От радости ли, которую ему доставил этот успех, или по какой-либо другой причине к концу бала, говорят, бедный Мориер был так пьян, что стоял и отвешивал поклоны в малахитовой зале даже после того, как императорская семья удалилась и зал был уже совершенно пуст; кто-то подошел к великобританскому послу и обратил его внимание на то, что бал уже закончился.
Я позволяю себе высказать мнение, что, в сущности, не беда, если Их Величества почтят своим присутствием бал, который будет давать английский посол в честь зятя королевы, и что ссора г-на Мориера с Бисмарками, отцом и сыном, нас не касается. Самое важное - избежать в этом случае какой бы то ни было политической демонстрации, а после того как Гире настаивал на приглашении германского посольства (которое Мориер все это время не приглашал на менее официальные собрания), нельзя будет ничего сказать.
Министр мне рассказывает, что государь и государыня более чем когда-либо настроены против Бисмарка и даже против германского императора; они называют последнего "мошенником и господинчиком, который слишком много о себе воображает и думает, что все его обожают". Гире не знает, чему приписать это усиление антипатии: может быть, здесь сказывается еще какое-нибудь неудовольствие со стороны датского семейства; но, беседуя со Швейницем, он ему откровенно сказал, что не понимает, каким образом князь Бисмарк мог задеть национальные чувства в России и вырыть между нами пропасть целым рядом финансовых мер вроде той, которая была принята в прошлом году накануне проезда государя через Берлин, и особенно своей определенно направленной против нас так называемой Лигой мира. Швейниц говорит, что это только естественное следствие волнений и неуверенности, вызванных Катковым, которого, похоже, поддерживают и к которому прислушиваются; но в то же время германский посол признает, что, и по его убеждению, Бисмарк был не прав, что в настоящий момент преимущества на нашей стороне - результат проявленного нами спокойствия и непоколебимости. В Германии, между тем, механизм внутренней жизни начинает приходить в расстройство, серьезные затруднения возникают в сфере колониальной политики, а престиж и значение Лиги мира падают с каждым днем.

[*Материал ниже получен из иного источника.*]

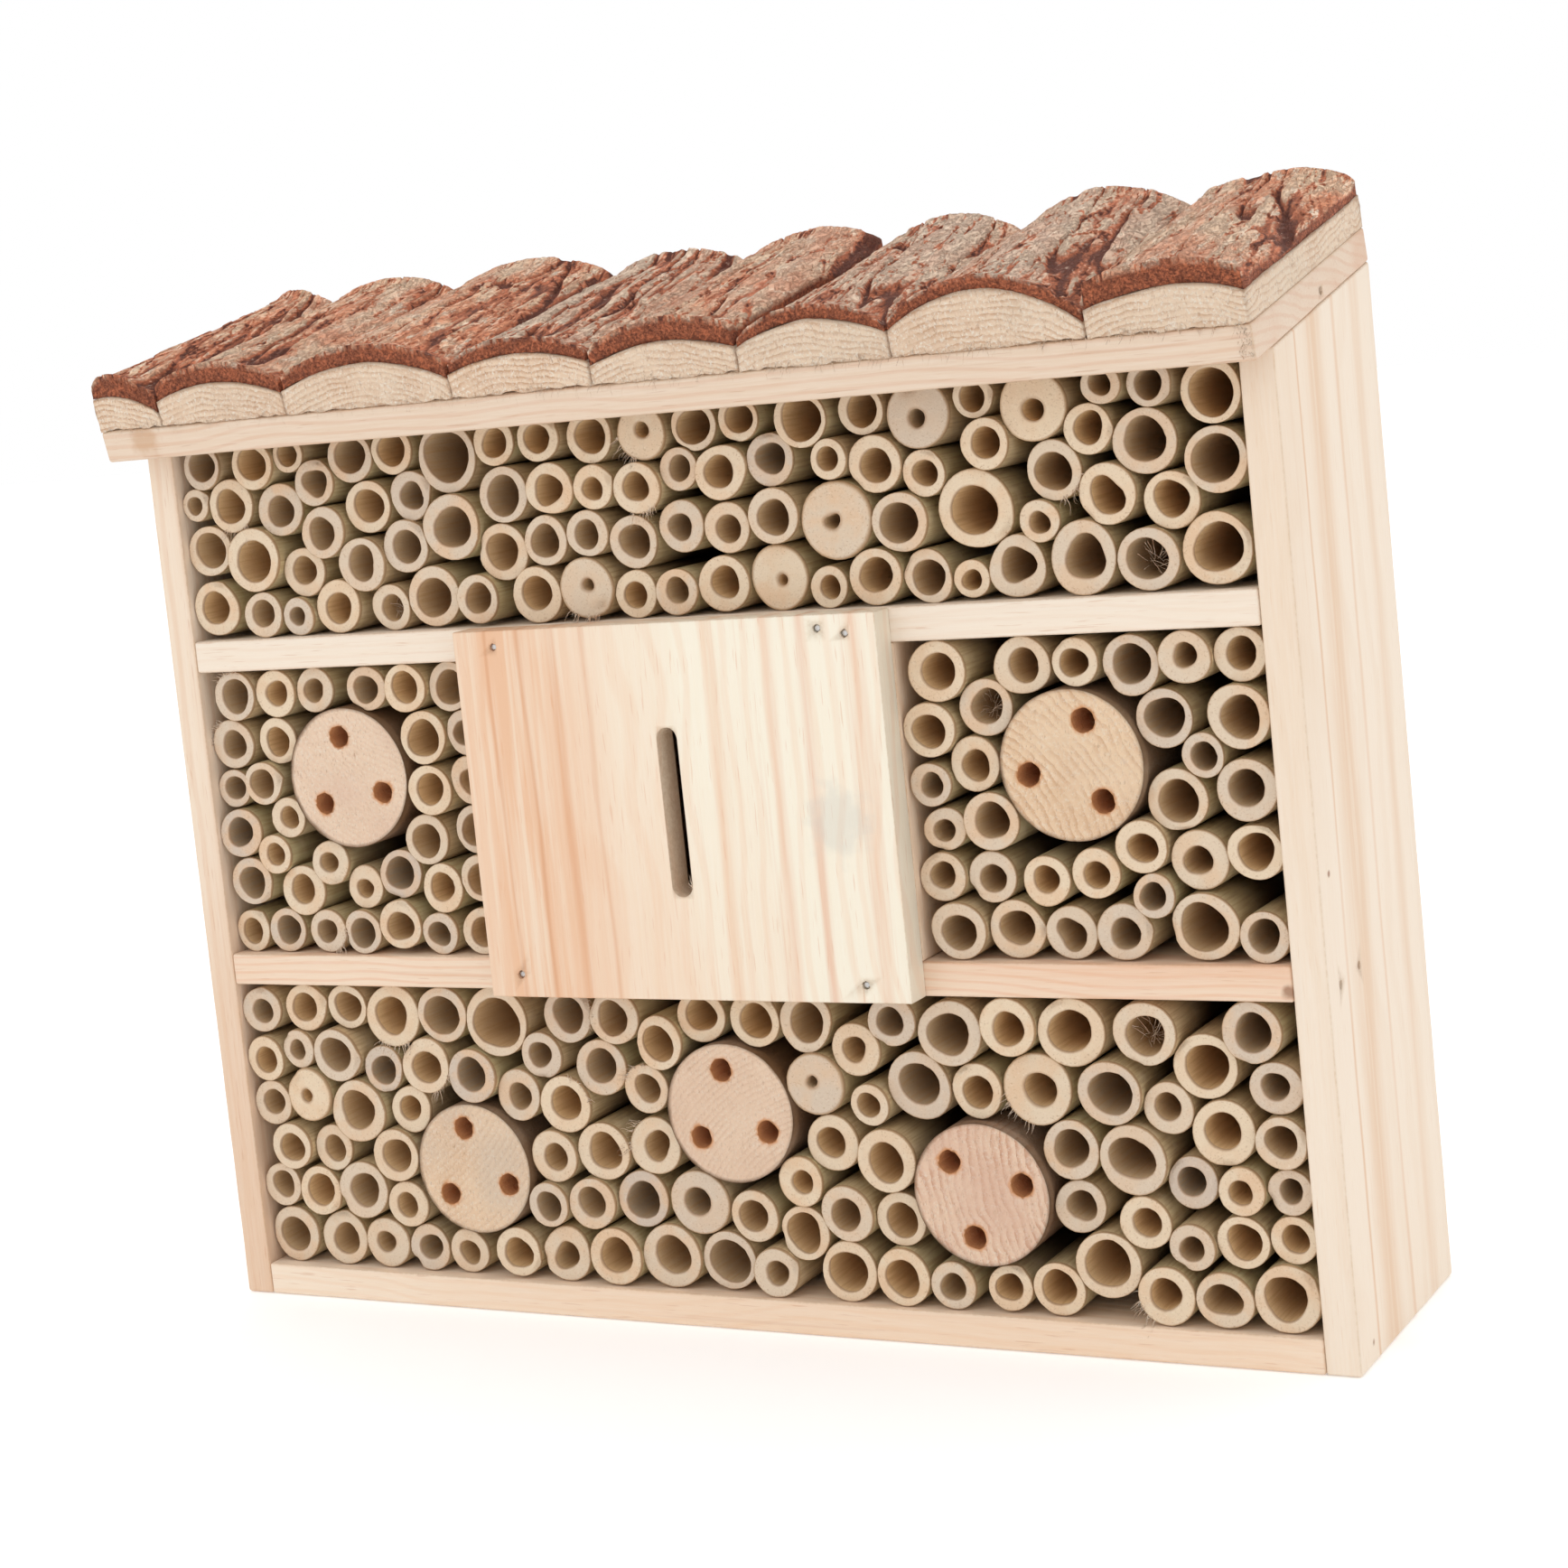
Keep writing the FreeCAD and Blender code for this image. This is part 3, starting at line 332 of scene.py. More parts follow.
def makePlankGrain():
    # planed pine: growth bands, broad warm patches, resin lines and fine fibres, all along Z of the
    # vector it is given
    group, inp, out = newGroup("plankGrain", [
        ("Vector", vectorSocket, None), ("Pale", colourSocket, colour(246, 228, 204)),
        ("Warm", colourSocket, colour(236, 192, 152)), ("Streak", colourSocket, colour(206, 150, 112)),
        ("Bands", floatSocket, 110.0), ("Strength", floatSocket, 0.6)],
        [("Color", colourSocket), ("Height", floatSocket), ("Rough", floatSocket)])
    add, maths, vector, mix, noise, between = newTree(group)
    where, pale, warm, streak, bands, strength = inp[:6]
    long = vector("MULTIPLY", where, (1.0, 1.0, 0.05))
    warp = noise(vector("MULTIPLY", where, (6.0, 6.0, 5.0)), 2.2, 2.0)
    bent = add("ShaderNodeVectorMath", operation="MULTIPLY_ADD", in0=(0.02, 0.012, 0.0), in1=warp,
               in2=long).outputs[0]
    wave = add("ShaderNodeTexWave", wave_type="RINGS", rings_direction="Z", in0=bent)
    group.links.new(bands, wave.inputs["Scale"])
    wave.inputs["Distortion"].default_value = 1.3
    wave.inputs["Detail"].default_value = 3.0
    wave.inputs["Detail Scale"].default_value = 1.6
    band = wave.outputs["Fac"]
    broad = noise(vector("MULTIPLY", where, (1.0, 1.0, 0.10)), 26.0, 2.5, 0.5)
    lines = noise(vector("MULTIPLY", where, (1.0, 1.0, 0.012)), 420.0, 4.0, 0.65)
    fibre = noise(vector("MULTIPLY", where, (1.0, 1.0, 0.035)), 1700.0, 4.0, 0.7)
    pore = noise(vector("MULTIPLY", where, (1.0, 1.0, 0.05)), 2300.0, 1.0, 0.5)
    base = mix(maths("MULTIPLY", between(broad, 0.44, 0.66), strength), pale, warm)
    half = maths("MULTIPLY", strength, 0.5)
    base = mix(maths("MULTIPLY", between(band, 0.55, 0.98), half), base, warm)
    base = mix(maths("MULTIPLY", between(lines, 0.60, 0.74), half), base, streak)
    base = mix(maths("MULTIPLY", between(pore, 0.66, 0.74), 0.35), base, streak)
    base = mix(maths("MULTIPLY", between(fibre, 0.30, 0.75), 0.16), base, (1.0, 0.97, 0.91, 1.0))
    height = maths("ADD", maths("MULTIPLY", fibre, 0.7), maths("MULTIPLY", band, -0.3))
    height = maths("ADD", height, maths("MULTIPLY", lines, 0.45))
    group.links.new(base, out[0])
    group.links.new(height, out[1])
    group.links.new(between(fibre, 0.2, 0.8, 0.52, 0.68), out[2])
    return group


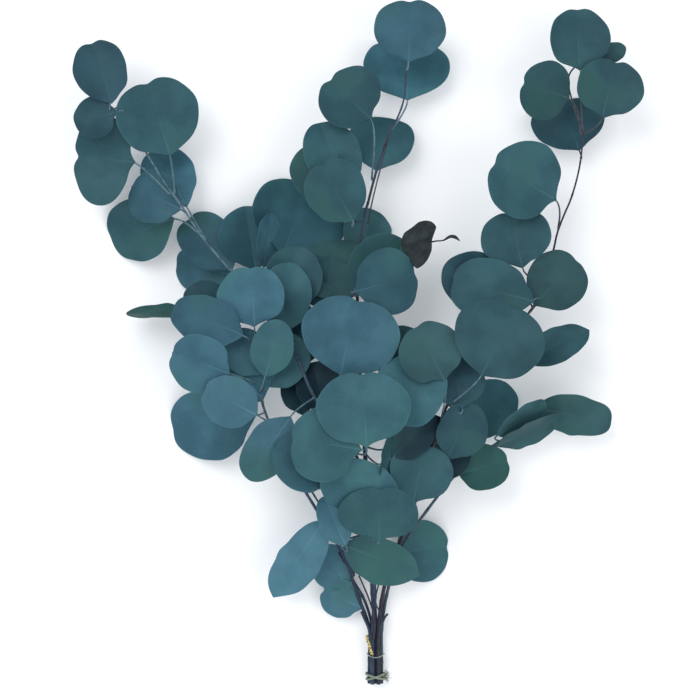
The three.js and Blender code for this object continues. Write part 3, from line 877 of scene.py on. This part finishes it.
def placed_blade(beside, step, heading, pitch, roll, long, wide, notch, cup):
    """A blade of a given size beside another leaf."""
    home = blades["leaf_" + beside].home + np.array(step) * MM
    turn, lean, twist = (math.radians(v) for v in (heading, pitch, roll))
    ahead = np.array((math.cos(turn) * math.cos(lean), math.sin(turn) * math.cos(lean), math.sin(lean)))
    level = np.array((-math.sin(turn), math.cos(turn), 0))
    upright = np.cross(ahead, level)
    left = level * math.cos(twist) + upright * math.sin(twist)
    up = np.cross(ahead, left)
    long = long * MM / math.cos(lean)
    wide = wide * MM / math.cos(twist)
    turns = np.linspace(-math.pi, math.pi, 73)
    reach = 1 / np.hypot(np.cos(turns) / (long / 2), np.sin(turns) / (wide / 2))
    waves = np.linalg.lstsq(wave_row(turns), reach, rcond=None)[0]
    bend = np.array((0, 0, 0, -2 * MM / long**2, 0, 4 * cup * MM / wide**2))
    return Blade(home, ahead, left, up, long, waves, notch * MM, bend, [home, home - ahead * HIDDEN_STALK])


for name, (beside, step, *sizes, look) in HALF_HIDDEN.items():
    leaf = leaf_piece("hidden_leaf_" + name, placed_blade(beside, step, *sizes), leaf_look[look])


# ------------------------------------------------------------ the dried leaf
# One leaf has come off and dried to charcoal: it has curled up like a small
# spoon, its skin is crinkled, and its stalk still has the heel that tore off.

DRIED_TINT = ((0.012, 0.018, 0.021), (0.021, 0.031, 0.034))


def dried_material():
    nodes = Nodes("dried_skin")
    patch = nodes.ramp(nodes.noise(110, 4), 0.35, 0.68)
    colour = nodes.mix(patch, *DRIED_TINT)
    crinkle = nodes.noise(260, 4, rough=0.6)
    nodes.bump(crinkle, 0.55, 0.0012)
    return nodes.finish(colour, nodes.ramp(crinkle, 0.3, 0.7, 0.62, 0.85), 0.25)


dried_look = dried_material()


# The curled blade's rim as steps from where it meets its stalk, in mm: the
# stalk is at the right, the rolled-in top above and the drooping tip below.
# The stalk swells into its heel near the end.
DRIED_RIM = ((-27, 1), (-24, 8), (-18, 12), (-12, 17), (-6, 18), (-2, 17), (2, 13), (0, 8),
             (-2, 2), (-2, -6), (-5, -13), (-9, -18), (-14, -21), (-18, -17), (-22, -10), (-26, -4))
DRIED_STALK = ((-4, 0, 1), (1, 1.2, 1), (7, 1.8, 1.8), (12, 4.6, 2.6), (16, 4.4, 2.2), (20, 1.4, 0.4))
DRIED_STALK_RADIUS = (0.7, 0.62, 0.5, 1.15, 1.5, 0.35)
DRIED_RINGS = 16
DRIED_SPOKES = 96
DRIED_THICK = 0.45
DRIED_DOME = 4.5
DRIED_CREASE = 1.8
DRIED_ROLL = 3.4
DRIED_CRINKLE = 1.5

# The step from the CAD leaf's foot to this blade's.
DRIED_BASE = np.array((1, -2, -2)) * MM


def dried_height(x, y, reach, waves):
    """A dome that droops at its rim, with one crease along it and a crinkled skin."""
    dome = DRIED_DOME * (1 - reach**2)
    crease = DRIED_CREASE * math.exp(-(((y - 0.35 * x - 3) / 2.2) ** 2)) * (1 - reach**4)
    roll = DRIED_ROLL * max(0.0, y - 9) / 9
    crinkle = sum(math.sin(a * x + b * y + c) for a, b, c in waves) / len(waves)
    return dome - crease - roll + DRIED_CRINKLE * crinkle * (0.35 + reach)


def dried_piece(name, home):
    luck = random.Random(11)
    waves = [(luck.uniform(-0.9, 0.9), luck.uniform(-0.9, 0.9), luck.uniform(0, 6.3)) for _ in range(8)]
    rim = np.array(DRIED_RIM + DRIED_RIM[:1], float)
    run = run_along(rim)
    at = np.linspace(0, run[-1], DRIED_SPOKES, endpoint=False)
    rim = np.column_stack([np.interp(at, run, rim[:, 0]), np.interp(at, run, rim[:, 1])])
    for _ in range(3):
        rim = (np.roll(rim, 1, axis=0) + 2 * rim + np.roll(rim, -1, axis=0)) / 4
    centre = rim.mean(axis=0)
    corners, faces = [], []
    for sign in (1, -1):
        start = len(corners)
        for ring in range(DRIED_RINGS + 1):
            reach = ring / DRIED_RINGS
            for x, y in (centre + (rim - centre) * reach if ring else [centre]):
                edge = DRIED_THICK / 2 * sign * (1 - reach**8)
                height = dried_height(x, y, reach, waves) + edge
                corners.append(home + np.array((x, y, height)) * MM)
        for i in range(DRIED_SPOKES):
            n = (i + 1) % DRIED_SPOKES
            fan = (start, start + 1 + i, start + 1 + n)
            faces.append(fan if sign < 0 else fan[::-1])
            for ring in range(1, DRIED_RINGS):
                a = start + 1 + (ring - 1) * DRIED_SPOKES
                quad = (a + i, a + n, a + DRIED_SPOKES + n, a + DRIED_SPOKES + i)
                faces.append(quad[::-1] if sign < 0 else quad)
    skin = 1 + DRIED_RINGS * DRIED_SPOKES
    last = 1 + (DRIED_RINGS - 1) * DRIED_SPOKES
    for i in range(DRIED_SPOKES):
        n = (i + 1) % DRIED_SPOKES
        faces.append((last + i, last + n, skin + last + n, skin + last + i))
    route = smooth_path(home + np.array(DRIED_STALK) * MM, 0.5 * MM)
    stops = np.linspace(0, 1, len(DRIED_STALK_RADIUS))
    radii = np.interp(np.linspace(0, 1, len(route)), stops, DRIED_STALK_RADIUS) * MM
    more, tube_faces, caps = tube(route, list(radii), 10, len(corners))
    corners += more
    faces += [*tube_faces, *caps]
    return new_piece(name, corners, faces, [dried_look])


dried = read_leaf("leaf_dried")
dried_leaf = dried_piece("dried_leaf", dried.home + DRIED_BASE)
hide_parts("leaf_dried")


# ------------------------------------------------------------------ the ties
# Near the cut ends the shoots are wound with pale twisted twine, whose turns
# cross over in front and whose ends are frayed at the side. Above it goes a
# thin wire tie, with its gold foil worn off where it is drawn tight; its two
# ends are twisted together into a short gold tail.

# The twine: two strands, wound once with its turns leaning one way along the
# bundle and once leaning the other way over them.
TWINE_RADIUS = 0.95 * MM
TWINE_TURNS = 1.6
TWINE_LEAN = 2.3 * MM
TWINE_OVER = 1.3 * MM
TWINE_STAND = 2.45 * MM
STRAND_TWIST = 2 * math.pi / (4.2 * MM)
STRAND_APART = 0.5 * TWINE_RADIUS
STRAND_RADIUS = 0.55 * TWINE_RADIUS
WOUND_STEPS = 72
FRAYS = 60
FRAY_RADIUS = 0.11 * MM

# The wire: a loop that sags in front, and the foil tail at its twisted ends.
FOIL_STAND = 2.3 * MM
LOOP_RADIUS = 0.36 * MM
LOOP_TURNS = 1.1
LOOP_SAG = 2.2 * MM
FOIL_RADIUS = 0.62 * MM
FOIL_APART = 0.72 * MM
FOIL_TWIST = 2 * math.pi / (4.4 * MM)

# The foil tail's line, as steps in mm from the middle of the bundle.
FOIL_TAIL = ((-2.6, 0.2, 6.4), (-4.2, 4.2, 7.2), (-5.0, 8, 7.6), (-6.6, 12, 8.2), (-7.4, 16.4, 8.0))


def fibre_material():
    nodes = Nodes("twine_fibre")
    fibres = nodes.noise(1500, 3)
    colour = nodes.mix(nodes.ramp(fibres, 0.35, 0.65), (0.13, 0.17, 0.13), (0.34, 0.38, 0.29))
    nodes.bump(fibres, 0.6, 0.0004)
    return nodes.finish(colour, 0.9, 0.15)


def foil_material():
    nodes = Nodes("gold_foil")
    foil_crinkles_and_glints = nodes.noise(760, 3)
    # the colour runs from dark olive to pale gold over the crinkles: painted glints and painted shade of
    # the crinkled foil
    colour = nodes.mix(nodes.ramp(foil_crinkles_and_glints, 0.38, 0.60), (0.20, 0.17, 0.05), (0.92, 0.76, 0.34))
    nodes.shader.inputs["Metallic"].default_value = 0.8
    nodes.bump(foil_crinkles_and_glints, 0.5, 0.0004)
    return nodes.finish(colour, nodes.ramp(foil_crinkles_and_glints, 0.3, 0.7, 0.28, 0.45), 0.5)


def worn_material():
    nodes = Nodes("worn_wire")
    worn = nodes.noise(620, 3)
    colour = nodes.mix(nodes.ramp(worn, 0.40, 0.62), (0.20, 0.27, 0.25), (0.42, 0.46, 0.34))
    return nodes.finish(colour, 0.55, 0.4)


def bundle_at(y):
    """The middle of the shoots at one place along the bundle, and their outer radius."""
    spots = []
    for lines in stem_lines.values():
        line = lines[0]
        spots.append(line[np.abs(line[:, 1] - y).argmin()])
    spots = np.array(spots)
    centre = (spots.min(axis=0) + spots.max(axis=0)) / 2
    return centre, float(np.linalg.norm((spots - centre)[:, [0, 2]], axis=1).max())


def wound(y, turns, start, reach, shift):
    """A turn or more round the bundle: how far out and how far along it is at each angle."""
    centre, _ = bundle_at(y)
    points = []
    for i in range(int(turns * WOUND_STEPS) + 1):
        turn = 2 * math.pi * i / WOUND_STEPS + start
        x = centre[0] + reach(turn) * math.cos(turn)
        z = centre[2] + reach(turn) * math.sin(turn)
        points.append((x, y + shift(turn), z))
    return np.array(points)


def twisted(path, radius, count, twist):
    """Strands that wind round each other along a path."""
    ahead = np.gradient(path, axis=0)
    ahead /= np.linalg.norm(ahead, axis=1)[:, None]
    side = np.cross(ahead[0], (0.31, 0.9, 0.2))
    run = run_along(path)
    strands = [[] for _ in range(count)]
    for i, spot in enumerate(path):
        side = side - ahead[i] * side.dot(ahead[i])
        side /= np.linalg.norm(side)
        up = np.cross(ahead[i], side)
        for k in range(count):
            turn = run[i] * twist + 2 * math.pi * k / count
            strands[k].append(spot + radius * (math.cos(turn) * side + math.sin(turn) * up))
    return [np.array(s) for s in strands]


def strands_piece(name, bundles, look, sides=8):
    """Strands as one piece, from (strands, radius) pairs."""
    corners, faces = [], []
    for strands, radius in bundles:
        for strand in strands:
            more, tube_faces, caps = tube(strand, [radius] * len(strand), sides, len(corners))
            corners += more
            faces += [*tube_faces, *caps]
    return new_piece(name, corners, faces, [look])


def frayed_end(knot, count):
    """Loose fibres that fan out sideways from the knot, each with its own curl."""
    luck = random.Random("frayed end")
    fibres = []
    for _ in range(count):
        lift = luck.uniform(-1.35, 1.4)
        away = np.array((math.cos(lift), math.sin(lift), luck.uniform(-0.5, 0.7)))
        long = luck.uniform(2.8, 5.8) * MM
        curl = np.array((luck.uniform(-1, 1), luck.uniform(-1, 1), luck.uniform(-1, 1))) * 0.9 * MM
        base = knot + np.array((luck.uniform(-1, 0), luck.uniform(-2, 2), luck.uniform(-1.5, 1.5))) * MM
        points = [base, base + away * 0.5 * long + curl, base + away * long - 0.6 * curl]
        fibres.append(smooth_path(np.array(points), 0.5 * MM))
    return fibres


twine_low, twine_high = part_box("tie_twine")
twine_y = (twine_low.y + twine_high.y) / 2
bundle, ring = bundle_at(twine_y)
ring += TWINE_STAND
one_way = wound(
    twine_y, TWINE_TURNS, -2.2,
    lambda turn: ring,
    lambda turn: TWINE_LEAN * math.cos(turn),
)
other_way = wound(
    twine_y, TWINE_TURNS, -0.6,
    lambda turn: ring + TWINE_OVER * max(0.0, math.sin(turn)) ** 0.5,
    lambda turn: -TWINE_LEAN * math.cos(turn) + 0.2 * MM,
)
knot = bundle + np.array((ring + 0.3 * MM, 0, 1.5 * MM))
twine = strands_piece("twine", [
    (twisted(one_way, STRAND_APART, 2, STRAND_TWIST), STRAND_RADIUS),
    (twisted(other_way, STRAND_APART, 2, STRAND_TWIST), STRAND_RADIUS),
    (frayed_end(knot, FRAYS), FRAY_RADIUS),
], fibre_material())
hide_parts("tie_twine")

wire_low, wire_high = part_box("tie_wire")
wire_y = (wire_low.y + wire_high.y) / 2
bundle, ring = bundle_at(wire_y)
ring += FOIL_STAND
loop = wound(
    wire_y, LOOP_TURNS, 2.0,
    lambda turn: ring + 0.1 * MM * math.sin(6 * turn),
    lambda turn: -LOOP_SAG * max(0.0, math.sin(turn)) ** 2 + 0.5 * MM,
)
wire = strands_piece("tie_loop", [([loop], LOOP_RADIUS)], worn_material())
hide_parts("tie_wire")
tail_line = smooth_path(bundle + np.array(FOIL_TAIL) * MM, 0.5 * MM)
tail_strands = twisted(tail_line, FOIL_APART, 2, FOIL_TWIST)
tail = strands_piece("foil_tail", [(tail_strands, FOIL_RADIUS)], foil_material())


# ------------------------------------------------------ the floor and light
# A plain pale table top, a large soft lamp above to the left and two weaker
# ones, as for a catalogue picture.

low, high = cad_box
middle = (low + high) / 2
FLOOR_SIZE = 30.0
TABLE_DARK = (0.86, 0.87, 0.88)
TABLE_LIGHT = (0.88, 0.885, 0.89)
TABLE_GLOW = (0.95, 0.97, 1.0, 1)
SKY = (0.93, 0.96, 1.0, 1)


def floor_material():
    nodes = Nodes("table_top")
    nodes.shader.inputs["Emission Color"].default_value = TABLE_GLOW
    nodes.shader.inputs["Emission Strength"].default_value = 0.13
    colour = nodes.mix(nodes.ramp(nodes.noise(3, 2), 0.3, 0.7), TABLE_DARK, TABLE_LIGHT)
    return nodes.finish(colour, 0.8, 0.2)


half = FLOOR_SIZE / 2
mesh = bpy.data.meshes.new("table")
square = [(-half, -half, 0), (half, -half, 0), (half, half, 0), (-half, half, 0)]
mesh.from_pydata(square, [], [(0, 1, 2, 3)])
mesh.materials.append(floor_material())
table = bpy.data.objects.new("table", mesh)
bpy.context.scene.collection.objects.link(table)


def lamp(name, place, size, power):
    data = bpy.data.lights.new(name, "AREA")
    data.shape = "DISK"
    data.size = size
    data.energy = power
    made = bpy.data.objects.new(name, data)
    made.location = place
    aim = middle - made.location
    made.rotation_euler = aim.to_track_quat("-Z", "Y").to_euler()
    bpy.context.scene.collection.objects.link(made)


lamp("key", (-0.8, 0.9, 2.0), 1.4, 17)
lamp("fill", (1.3, -0.5, 1.8), 1.6, 9)
lamp("low_fill", (-0.3, -1.8, 1.1), 1.4, 6)

world = bpy.data.worlds.new("studio")
world.use_nodes = True
world.node_tree.nodes["Background"].inputs[0].default_value = SKY
world.node_tree.nodes["Background"].inputs[1].default_value = 0.86
bpy.context.scene.world = world
bpy.context.scene.view_settings.view_transform = "Standard"


# --------------------------------------------------------------- the camera
# Straight above the bunch, looking down, with a long lens.

LENS = 99.6
SENSOR = 36
CAMERA_UP = 1.6
AIM = (-0.0053, -0.0028)

data = bpy.data.cameras.new("camera")
data.lens = LENS
data.sensor_width = SENSOR
data.clip_end = 20
camera = bpy.data.objects.new("camera", data)
camera.location = (AIM[0], AIM[1], CAMERA_UP)
bpy.context.scene.collection.objects.link(camera)
bpy.context.scene.camera = camera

Греч присылает мне телеграммы по поводу передвижений афганского эмира Абдурахмана, и я спрашиваю у министра, не следует ли их изъять или опровергнуть. Ввиду желательности осведомления публики с истинным положением дел на афганской границе Гире решает дать Северному агентству телеграмму, которая могла бы значиться как идущая из Чарджуя и заменить собой те, которые мы изымаем. Зиновьев приносит мне ее текст, который я привожу ниже; телеграмма эта и была сообщена Гречу тотчас после четырехчасового чая.
Вторник, 31 января
Поднимаясь по просьбе министра к нему, встречаю на лестнице Зиновьева, и мы входим вместе; мне кажется, что Гирсу это неприятно: ему надо мне что-то сказать. По поводу известий о серьезных беспорядках в Риме и антигерманском движении в Венгрии министр замечает, что мы оказались пророками в составленных мной за последнее время депешах, что в пресловутой Лиге мира элементы разложения все более заметны. Около 12 часов министр уезжает с докладом.